> [Set problem] Output the full material exactly as it appears here.

> [Source material]
--- Start ---

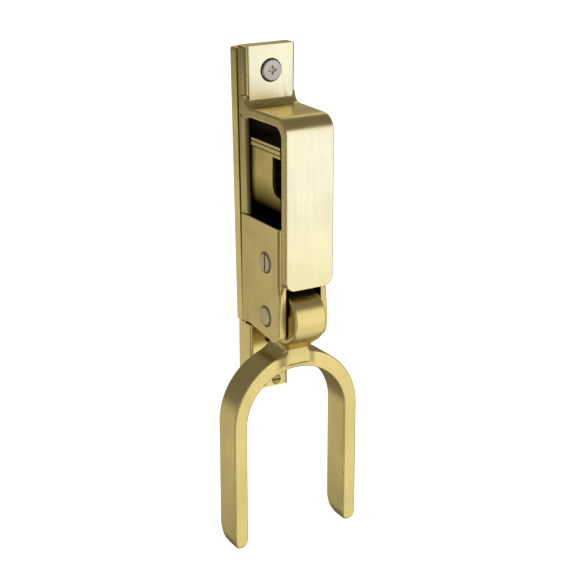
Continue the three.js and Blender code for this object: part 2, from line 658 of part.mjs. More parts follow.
function springSeat(z0, z1) {
  const disc = barZ(z0, z1, SPRING_Y, SPRING_R + SEAT_RIM);
  return subtract(disc, barZ(z0 - PAST, z1 + PAST, SPRING_Y, ROD_R + GAP));
}

class Helix extends THREE.Curve {
  getPoint(t, target = new THREE.Vector3()) {
    const angle = 2 * Math.PI * SPRING_TURNS * t;
    const low = SPRING_BOTTOM + SPRING_WIRE_R;
    const high = SPRING_TOP - SPRING_WIRE_R;
    const x = SPRING_R * Math.cos(angle);
    const y = SPRING_Y + SPRING_R * Math.sin(angle);
    return target.set(x, y, low + (high - low) * t);
  }
}

function returnSpring() {
  const section = new THREE.Shape();
  section.absarc(0, 0, SPRING_WIRE_R, 0, 2 * Math.PI);
  const steps = SPRING_TURNS * SPRING_STEPS;
  const options = { steps, extrudePath: new Helix(), curveSegments: 4, bevelEnabled: false };
  return new THREE.ExtrudeGeometry(section, options);
}

// ---- base fixings ------------------------------------------------------------------------------
function topScrew() {
  const r = TAB_HEAD_R;
  const shoulder = TAB_HEAD_FRONT + TAB_HEAD_CHAMFER;
  const crownR = r - TAB_HEAD_CHAMFER;
  const rim = [[0, TAB_HEAD_BACK], [r, TAB_HEAD_BACK], [r, shoulder]];
  const crown = [[crownR, TAB_HEAD_FRONT], [0, TAB_HEAD_FRONT]];
  const profile = [...rim, ...crown].map(([radius, y]) => new THREE.Vector2(radius, -y));
  const head = new THREE.LatheGeometry(profile, ROUND_STEPS).rotateX(Math.PI).translate(0, 0, TAB_SCREW_Z);
  const shank = barY(-END_SLACK, TAB_HEAD_BACK - GAP, 0, TAB_SCREW_Z, TAB_SHANK_R);
  const { long, short, depth } = TAB_RECESS;
  const front = TAB_HEAD_FRONT - PAST;
  const recess = [[long, short], [short, long]].map(([w, h]) => (
    box(-w, w, front, TAB_HEAD_FRONT + depth, TAB_SCREW_Z - h, TAB_SCREW_Z + h)));
  return subtract(union(head, shank), ...recess);
}

function topWasher() {
  const front = TAB_HEAD_BACK + GAP;
  const ring = barY(TAB_BORE_FLOOR - GAP, front, 0, TAB_SCREW_Z, TAB_BORE_R - GAP);
  return subtract(ring, barY(PLATE_BACK, front - PAST, 0, TAB_SCREW_Z, TAB_SHANK_R + GAP));
}

function blockScrew() {
  const body = barY(-END_SLACK, BLOCK_SCREW_FRONT, 0, BLOCK_SCREW_Z, BLOCK_SCREW_R);
  const across = BLOCK_SCREW_R + PAST;
  const { half, depth } = BLOCK_SLOT;
  const [low, high] = [BLOCK_SCREW_Z - half, BLOCK_SCREW_Z + half];
  const slot = box(-across, across, BLOCK_SCREW_FRONT - PAST, BLOCK_SCREW_FRONT + depth, low, high);
  return subtract(body, slot);
}

function footScrew(side) {
  const x = side * FOOT_SCREW_X;
  const front = BLOCK_FRONT - FOOT_HEAD_PROUD;
  const across = FOOT_HEAD_R + PAST;
  const { half, depth } = FOOT_SLOT;
  const head = barY(BLOCK_FRONT + FOOT_HEAD_THICK, front, x, FOOT_SCREW_Z, FOOT_HEAD_R);
  const shank = barY(FOOT_SHANK_BACK, BLOCK_FRONT + PAST, x, FOOT_SCREW_Z, FOOT_SHANK_R);
  const [low, high] = [FOOT_SCREW_Z - half, FOOT_SCREW_Z + half];
  const slot = box(x - across, x + across, front - PAST, front + depth, low, high);
  return subtract(union(head, shank), slot);
}

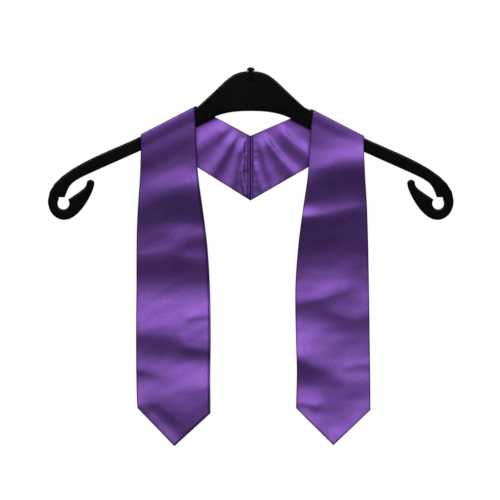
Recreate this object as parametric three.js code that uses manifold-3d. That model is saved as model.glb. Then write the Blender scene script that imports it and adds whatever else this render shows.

--- End ---

> [Response to the exercise]
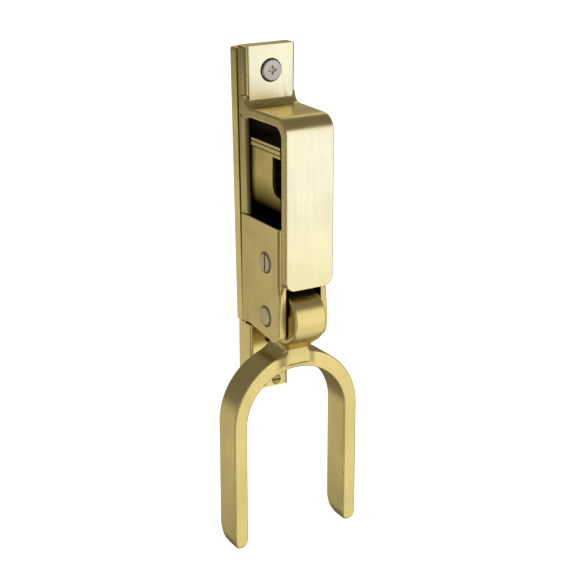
Continue the three.js and Blender code for this object: part 2, from line 658 of part.mjs. More parts follow.
function springSeat(z0, z1) {
  const disc = barZ(z0, z1, SPRING_Y, SPRING_R + SEAT_RIM);
  return subtract(disc, barZ(z0 - PAST, z1 + PAST, SPRING_Y, ROD_R + GAP));
}

class Helix extends THREE.Curve {
  getPoint(t, target = new THREE.Vector3()) {
    const angle = 2 * Math.PI * SPRING_TURNS * t;
    const low = SPRING_BOTTOM + SPRING_WIRE_R;
    const high = SPRING_TOP - SPRING_WIRE_R;
    const x = SPRING_R * Math.cos(angle);
    const y = SPRING_Y + SPRING_R * Math.sin(angle);
    return target.set(x, y, low + (high - low) * t);
  }
}

function returnSpring() {
  const section = new THREE.Shape();
  section.absarc(0, 0, SPRING_WIRE_R, 0, 2 * Math.PI);
  const steps = SPRING_TURNS * SPRING_STEPS;
  const options = { steps, extrudePath: new Helix(), curveSegments: 4, bevelEnabled: false };
  return new THREE.ExtrudeGeometry(section, options);
}

// ---- base fixings ------------------------------------------------------------------------------
function topScrew() {
  const r = TAB_HEAD_R;
  const shoulder = TAB_HEAD_FRONT + TAB_HEAD_CHAMFER;
  const crownR = r - TAB_HEAD_CHAMFER;
  const rim = [[0, TAB_HEAD_BACK], [r, TAB_HEAD_BACK], [r, shoulder]];
  const crown = [[crownR, TAB_HEAD_FRONT], [0, TAB_HEAD_FRONT]];
  const profile = [...rim, ...crown].map(([radius, y]) => new THREE.Vector2(radius, -y));
  const head = new THREE.LatheGeometry(profile, ROUND_STEPS).rotateX(Math.PI).translate(0, 0, TAB_SCREW_Z);
  const shank = barY(-END_SLACK, TAB_HEAD_BACK - GAP, 0, TAB_SCREW_Z, TAB_SHANK_R);
  const { long, short, depth } = TAB_RECESS;
  const front = TAB_HEAD_FRONT - PAST;
  const recess = [[long, short], [short, long]].map(([w, h]) => (
    box(-w, w, front, TAB_HEAD_FRONT + depth, TAB_SCREW_Z - h, TAB_SCREW_Z + h)));
  return subtract(union(head, shank), ...recess);
}

function topWasher() {
  const front = TAB_HEAD_BACK + GAP;
  const ring = barY(TAB_BORE_FLOOR - GAP, front, 0, TAB_SCREW_Z, TAB_BORE_R - GAP);
  return subtract(ring, barY(PLATE_BACK, front - PAST, 0, TAB_SCREW_Z, TAB_SHANK_R + GAP));
}

function blockScrew() {
  const body = barY(-END_SLACK, BLOCK_SCREW_FRONT, 0, BLOCK_SCREW_Z, BLOCK_SCREW_R);
  const across = BLOCK_SCREW_R + PAST;
  const { half, depth } = BLOCK_SLOT;
  const [low, high] = [BLOCK_SCREW_Z - half, BLOCK_SCREW_Z + half];
  const slot = box(-across, across, BLOCK_SCREW_FRONT - PAST, BLOCK_SCREW_FRONT + depth, low, high);
  return subtract(body, slot);
}

function footScrew(side) {
  const x = side * FOOT_SCREW_X;
  const front = BLOCK_FRONT - FOOT_HEAD_PROUD;
  const across = FOOT_HEAD_R + PAST;
  const { half, depth } = FOOT_SLOT;
  const head = barY(BLOCK_FRONT + FOOT_HEAD_THICK, front, x, FOOT_SCREW_Z, FOOT_HEAD_R);
  const shank = barY(FOOT_SHANK_BACK, BLOCK_FRONT + PAST, x, FOOT_SCREW_Z, FOOT_SHANK_R);
  const [low, high] = [FOOT_SCREW_Z - half, FOOT_SCREW_Z + half];
  const slot = box(x - across, x + across, front - PAST, front + depth, low, high);
  return subtract(union(head, shank), slot);
}

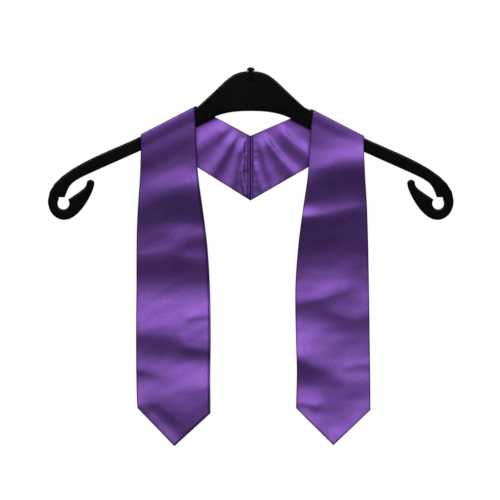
Recreate this object as parametric three.js code that uses manifold-3d. That model is saved as model.glb. Then write the Blender scene script that imports it and adds whatever else this render shows.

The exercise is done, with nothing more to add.